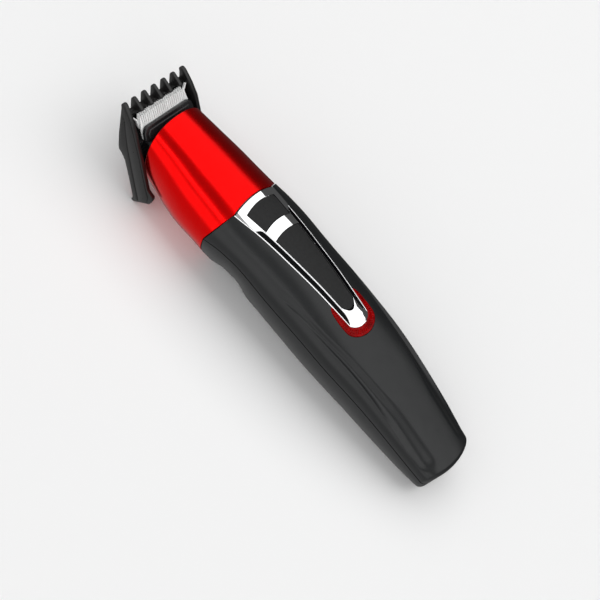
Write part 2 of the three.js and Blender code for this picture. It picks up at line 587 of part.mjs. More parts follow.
for (const side of [1, -1]) {
  const [near, far] = ARM_Y.map((y) => y * side).sort((a, b) => a - b);
  comb = comb.add(slab(armOutline, near, far).warp((point) => {
    point[1] -= side * ARM_LEAN * Math.max(0, point[0] - LEAN_START);
  }));
}
add('guide_comb', comb, softBlack(), head);

// ----- leads -----
for (const [side, y] of [['left', 1], ['right', -1]]) {
  add(`motor_lead_${side}`, wire(0.6, [[112.3, 5 * y, -17], [108.5, 5.4 * y, -16], [104.5, 6.4 * y, -11],
    [103, 7 * y, -6.1]], 10), finish(y > 0 ? 0xb01818 : 0x18181a, 0.5, 0));
  add(`charge_lead_${side}`, wire(0.6, [[13.4, 1.7 * y, -10.35], [18, 2.2 * y, -10], [34, 5 * y, -7],
    [50, 6.2 * y, -6.2], [56, 6.4 * y, -6.1]], 16), finish(y > 0 ? 0xb01818 : 0x18181a, 0.5, 0));
}

export default part;
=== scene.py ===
"""Hair clipper: the looks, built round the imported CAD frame.

Lengths below are millimetres in the handle's own frame: x from the tail (0) to the comb (177), z out of
the switch side. to_row() turns them into the frame's metres.
"""
import json
import math

import bmesh
import bpy
import numpy as np
from mathutils import Matrix, Vector


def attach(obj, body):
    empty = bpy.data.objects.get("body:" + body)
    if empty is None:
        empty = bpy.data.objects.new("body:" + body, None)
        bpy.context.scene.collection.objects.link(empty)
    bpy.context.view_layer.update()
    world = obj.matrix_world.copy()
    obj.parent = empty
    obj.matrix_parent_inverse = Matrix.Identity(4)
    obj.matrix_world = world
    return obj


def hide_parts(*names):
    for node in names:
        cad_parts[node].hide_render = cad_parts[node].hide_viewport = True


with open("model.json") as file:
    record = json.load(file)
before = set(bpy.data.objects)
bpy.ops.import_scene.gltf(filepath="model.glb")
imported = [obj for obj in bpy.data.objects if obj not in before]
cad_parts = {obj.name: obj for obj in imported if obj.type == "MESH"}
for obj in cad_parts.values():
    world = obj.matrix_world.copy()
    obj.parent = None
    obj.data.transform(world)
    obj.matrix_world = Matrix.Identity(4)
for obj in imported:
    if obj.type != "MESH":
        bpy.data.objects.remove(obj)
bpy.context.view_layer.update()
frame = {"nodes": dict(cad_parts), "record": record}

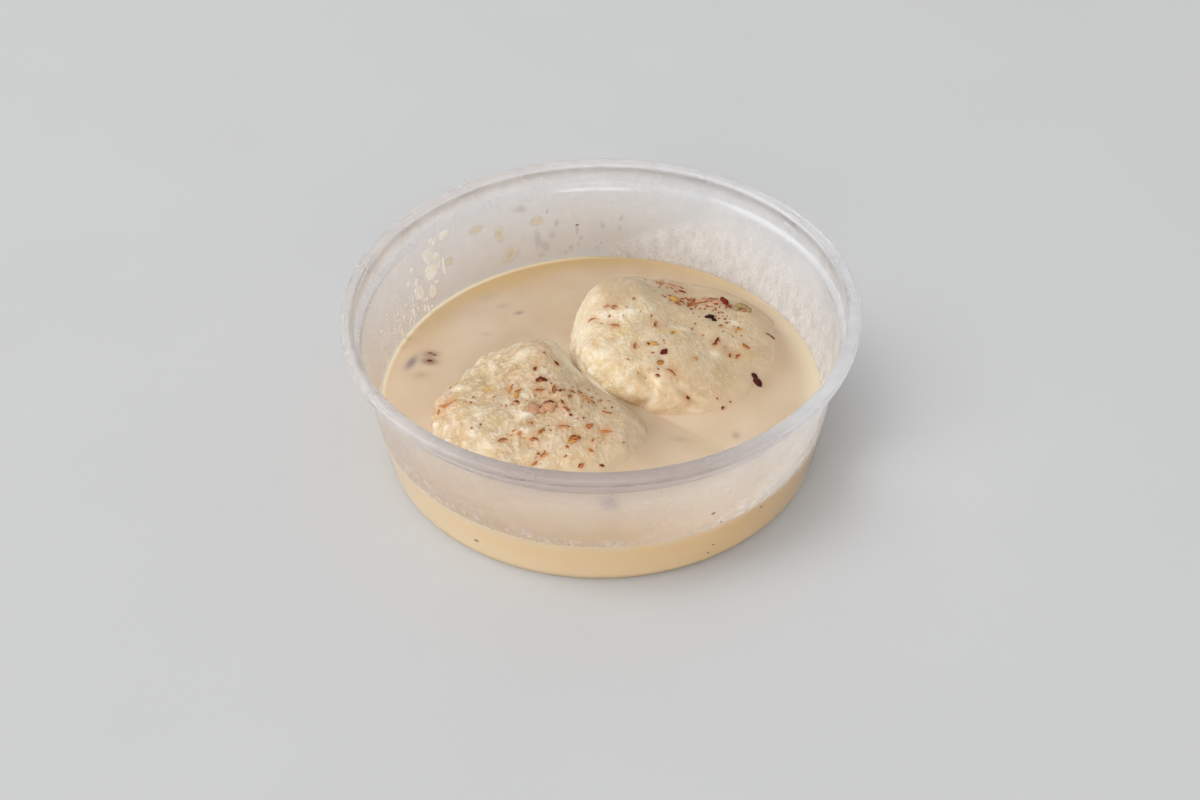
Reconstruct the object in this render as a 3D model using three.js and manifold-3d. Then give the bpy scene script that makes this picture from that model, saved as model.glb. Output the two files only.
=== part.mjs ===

□ □ □ □

:: Stated exercise ::
The whole listing above needs to be written out again exactly.

:: Result for this exercise ::
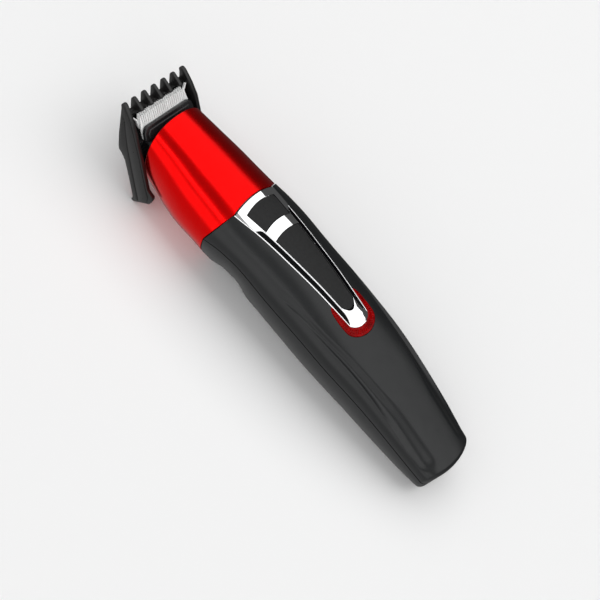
Write part 2 of the three.js and Blender code for this picture. It picks up at line 587 of part.mjs. More parts follow.
for (const side of [1, -1]) {
  const [near, far] = ARM_Y.map((y) => y * side).sort((a, b) => a - b);
  comb = comb.add(slab(armOutline, near, far).warp((point) => {
    point[1] -= side * ARM_LEAN * Math.max(0, point[0] - LEAN_START);
  }));
}
add('guide_comb', comb, softBlack(), head);

// ----- leads -----
for (const [side, y] of [['left', 1], ['right', -1]]) {
  add(`motor_lead_${side}`, wire(0.6, [[112.3, 5 * y, -17], [108.5, 5.4 * y, -16], [104.5, 6.4 * y, -11],
    [103, 7 * y, -6.1]], 10), finish(y > 0 ? 0xb01818 : 0x18181a, 0.5, 0));
  add(`charge_lead_${side}`, wire(0.6, [[13.4, 1.7 * y, -10.35], [18, 2.2 * y, -10], [34, 5 * y, -7],
    [50, 6.2 * y, -6.2], [56, 6.4 * y, -6.1]], 16), finish(y > 0 ? 0xb01818 : 0x18181a, 0.5, 0));
}

export default part;
=== scene.py ===
"""Hair clipper: the looks, built round the imported CAD frame.

Lengths below are millimetres in the handle's own frame: x from the tail (0) to the comb (177), z out of
the switch side. to_row() turns them into the frame's metres.
"""
import json
import math

import bmesh
import bpy
import numpy as np
from mathutils import Matrix, Vector


def attach(obj, body):
    empty = bpy.data.objects.get("body:" + body)
    if empty is None:
        empty = bpy.data.objects.new("body:" + body, None)
        bpy.context.scene.collection.objects.link(empty)
    bpy.context.view_layer.update()
    world = obj.matrix_world.copy()
    obj.parent = empty
    obj.matrix_parent_inverse = Matrix.Identity(4)
    obj.matrix_world = world
    return obj


def hide_parts(*names):
    for node in names:
        cad_parts[node].hide_render = cad_parts[node].hide_viewport = True


with open("model.json") as file:
    record = json.load(file)
before = set(bpy.data.objects)
bpy.ops.import_scene.gltf(filepath="model.glb")
imported = [obj for obj in bpy.data.objects if obj not in before]
cad_parts = {obj.name: obj for obj in imported if obj.type == "MESH"}
for obj in cad_parts.values():
    world = obj.matrix_world.copy()
    obj.parent = None
    obj.data.transform(world)
    obj.matrix_world = Matrix.Identity(4)
for obj in imported:
    if obj.type != "MESH":
        bpy.data.objects.remove(obj)
bpy.context.view_layer.update()
frame = {"nodes": dict(cad_parts), "record": record}

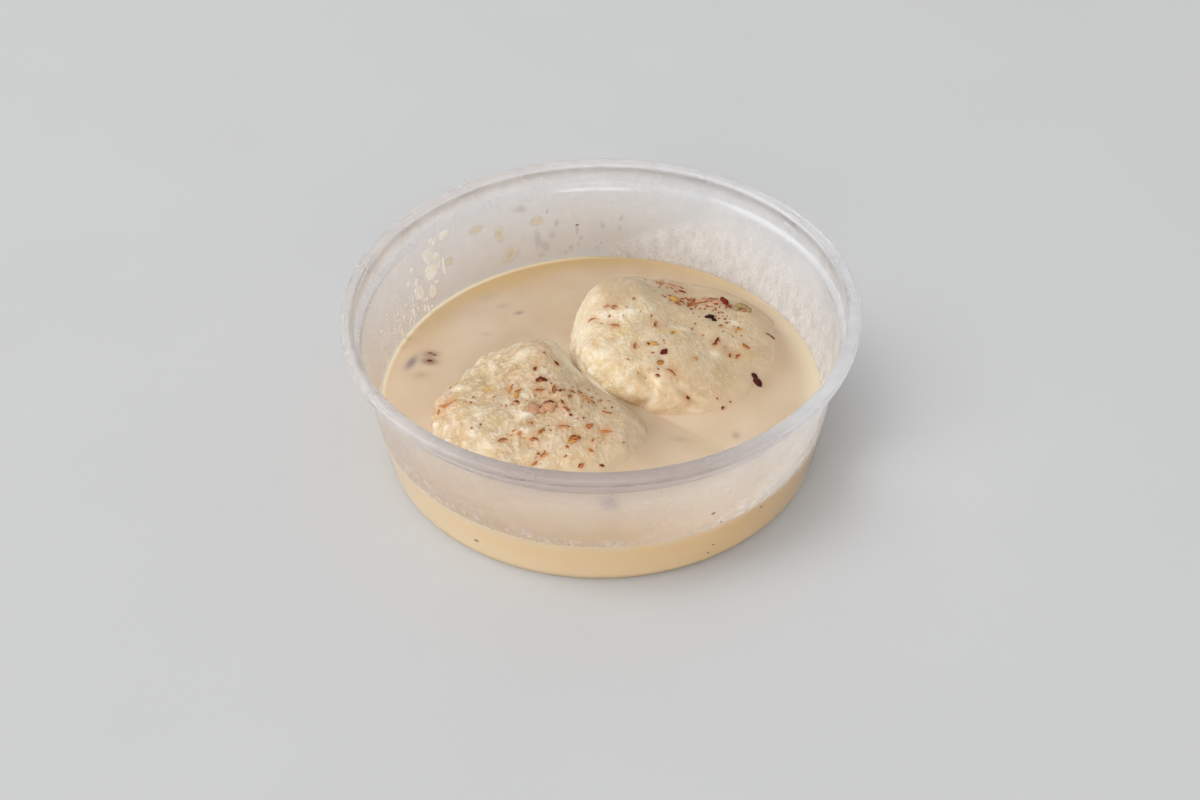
Reconstruct the object in this render as a 3D model using three.js and manifold-3d. Then give the bpy scene script that makes this picture from that model, saved as model.glb. Output the two files only.
=== part.mjs ===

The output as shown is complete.